Tamba Hali by David Seigerman
Author:David Seigerman
Language: eng
Format: epub
Publisher: Aladdin
CHAPTER 6
A WHOLE NEW BALL GAME
Learning to read would remove one of the major obstacles that kept Tamba from fitting in with his new middle-school classmates. He brought down other barriers with a different weapon: a ball.
Tamba didn’t play sports much during his childhood in Gbarnga. The opportunity didn’t exist, nor did the infrastructure. Maybe the kids would find an old, worn soccer ball to kick around from time to time; if a nice new ball somehow found its way into the village, only the adults would be allowed to use it. Often, the children had to fashion a ball by taping paper together or using a grapefruit.
There certainly weren’t organized leagues like the ones that exist in the United States.
“We didn’t have a team to play on,” Saah said. “If you wanted to join a team, you joined the rebel forces. That is your team. An AK-47 becomes your soccer ball.”
Tamba didn’t join any organized sports leagues when he first arrived in New Jersey. “More study, less play” was the tone set in Henry Hali’s household, but Tamba and his siblings managed to find time to play. Usually with a real soccer ball.
Big Tamba was pretty good at soccer. So was Saah, who would go on to play soccer at Caldwell College (now Caldwell University), an NCAA Division II program about twenty miles from home. They would take Tamba to Votee Park, just across Route 4 from Teaneck High School, to play in the neighborhood pickup soccer games.
From the start, Tamba showed athletic promise. And he flashed some soccer skills, too.
“I’ll tell you this,” Saah said. “He had very good foot skills. And he can dribble.”
But it was dribbling another kind of ball that Tamba was drawn to.

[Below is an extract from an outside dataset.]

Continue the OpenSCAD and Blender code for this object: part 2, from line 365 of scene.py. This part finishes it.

He had become enamored with basketball.
In 1995, the basketball world was aquiver over Michael Jordan’s return to the NBA. The great Air Jordan had decided to come back to basketball, in the wake of a short-lived experiment in minor-league baseball. (Hey—even the greatest athletes need to find new ways to challenge themselves.) He left basketball abruptly in 1993 after leading the Chicago Bulls to three straight championships, and he would win another three in a row upon returning. The return of His Airness re-energized basketball fans across the country.

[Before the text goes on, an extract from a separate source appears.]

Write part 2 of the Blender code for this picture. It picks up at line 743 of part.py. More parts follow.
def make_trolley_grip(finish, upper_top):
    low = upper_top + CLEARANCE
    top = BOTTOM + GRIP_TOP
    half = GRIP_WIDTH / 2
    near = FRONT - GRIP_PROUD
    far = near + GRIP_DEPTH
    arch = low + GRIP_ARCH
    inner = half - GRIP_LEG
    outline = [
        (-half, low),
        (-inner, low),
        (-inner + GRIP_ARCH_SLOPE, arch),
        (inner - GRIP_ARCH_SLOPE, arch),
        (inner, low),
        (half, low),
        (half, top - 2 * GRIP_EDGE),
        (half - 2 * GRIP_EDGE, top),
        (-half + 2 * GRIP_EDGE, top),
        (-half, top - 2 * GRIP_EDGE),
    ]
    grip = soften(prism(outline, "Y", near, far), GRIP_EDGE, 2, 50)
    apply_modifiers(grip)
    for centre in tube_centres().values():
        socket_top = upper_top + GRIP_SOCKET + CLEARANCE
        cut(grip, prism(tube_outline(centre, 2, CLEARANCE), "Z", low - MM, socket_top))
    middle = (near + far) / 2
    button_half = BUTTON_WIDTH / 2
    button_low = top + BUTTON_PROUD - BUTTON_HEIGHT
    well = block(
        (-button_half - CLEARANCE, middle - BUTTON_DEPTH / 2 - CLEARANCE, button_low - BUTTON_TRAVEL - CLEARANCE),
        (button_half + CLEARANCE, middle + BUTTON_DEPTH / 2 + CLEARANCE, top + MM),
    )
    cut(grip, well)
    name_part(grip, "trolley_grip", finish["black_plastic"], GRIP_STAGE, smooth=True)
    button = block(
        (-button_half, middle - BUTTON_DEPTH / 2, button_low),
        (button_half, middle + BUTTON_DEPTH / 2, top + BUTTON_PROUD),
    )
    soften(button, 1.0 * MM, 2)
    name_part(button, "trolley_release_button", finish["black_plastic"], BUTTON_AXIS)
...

If there was one American athlete the children of Africa would have been aware of, even in the midst of a civil war, it was Michael Jordan. So many of the Liberian children who found themselves in the refugee camps of Sierra Leone and Guinea were clothed in donations sent from the States. Overwhelmingly, the most common jersey delivered through clothing drives at that time was the Chicago Bulls’ number 23.
“When Tamba got hooked on basketball, all the kids were into Michael Jordan,” Gail Dunn said.
Dreaming about becoming the next Michael Jordan might have been the first truly American thing Tamba had ever done. Finally, he had something in common with his classmates.
Fitting in had been a struggle for Tamba, more than it was for Saah.